Perhaps the biggest issue we had to solve, though, was the pneumatic struts we were planning to use to raise the screen. Throughout all our rounds of design and development, we’d never fully understood just how heavy the high-brightness screen and front touch glass would be.
Slowly but surely, we were able to design a kiosk that—in theory—would work for all our different requirements.
Of course, a design in CAD is nothing more than a theoretically working unit. Next came the most expensive part: producing a real prototype unit in metal, and integrating the real components in situ.
Our concept had come to life and provided us with specifications for a real, working unit. This was the definitive proof of concept and allowed us to conduct a final check for design flaws and last-minute improvements. In the end, we dramatically redesigned the display struts and hinge, as well as reconfiguring a lot of the internal shelving to improve water management and reduce the likelihood of printer jams.
The prototype kiosk was delivered to the clients to help with integration testing for their software, and we were given the go-ahead to proceed to the full production run.

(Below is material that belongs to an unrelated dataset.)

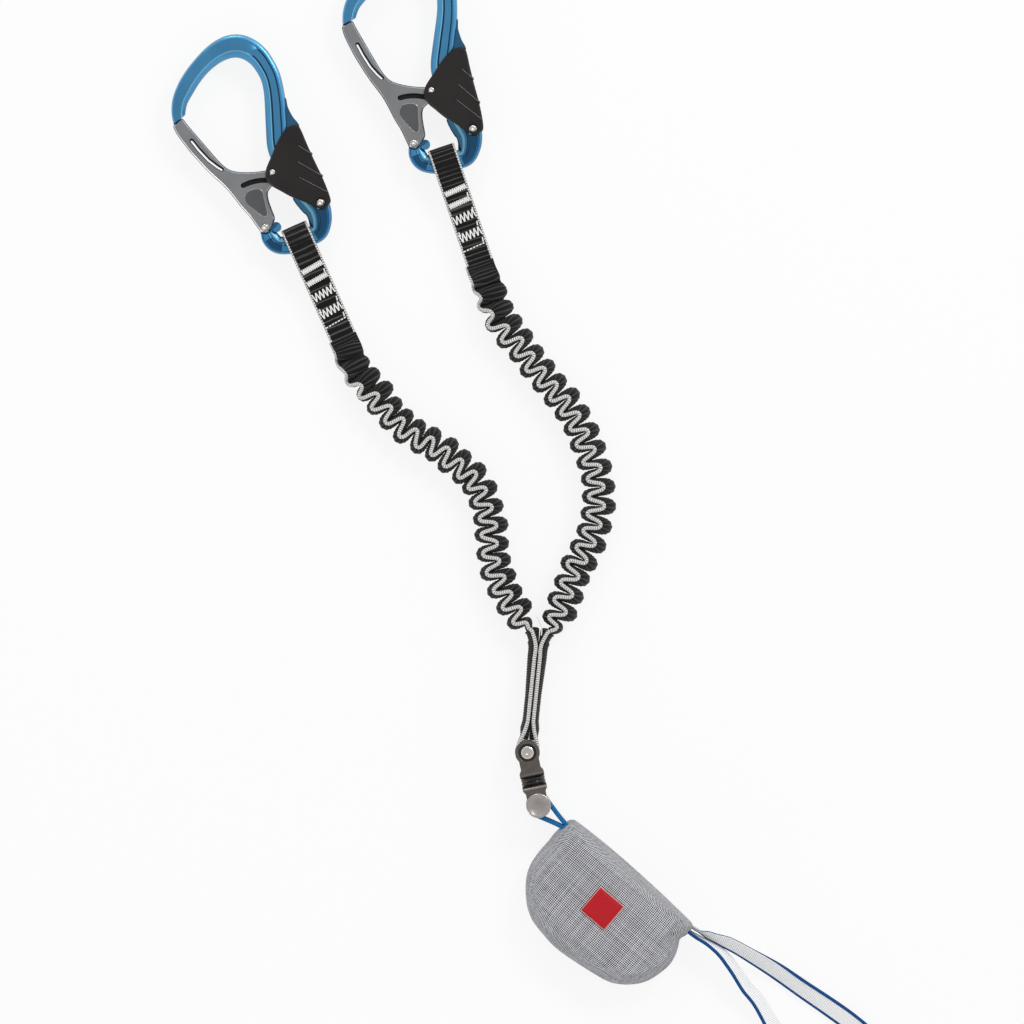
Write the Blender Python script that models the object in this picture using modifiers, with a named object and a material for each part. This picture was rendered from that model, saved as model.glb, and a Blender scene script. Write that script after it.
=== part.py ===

After months of development and testing it was a great relief to see a workshop full of identical, great-looking kiosks that nailed the client’s brief and were ready to deploy on-site in time for opening (despite us needing to change many of the internal components for software compatibility reasons throughout the project).
While we would have relished the opportunity to work on both the software and hardware parts of the job, we are extremely proud of the final product we designed, produced and delivered to Wet’n’Wild and we always love seeing how beneficial the user-centric design methodology proves to be to the client as well as the user.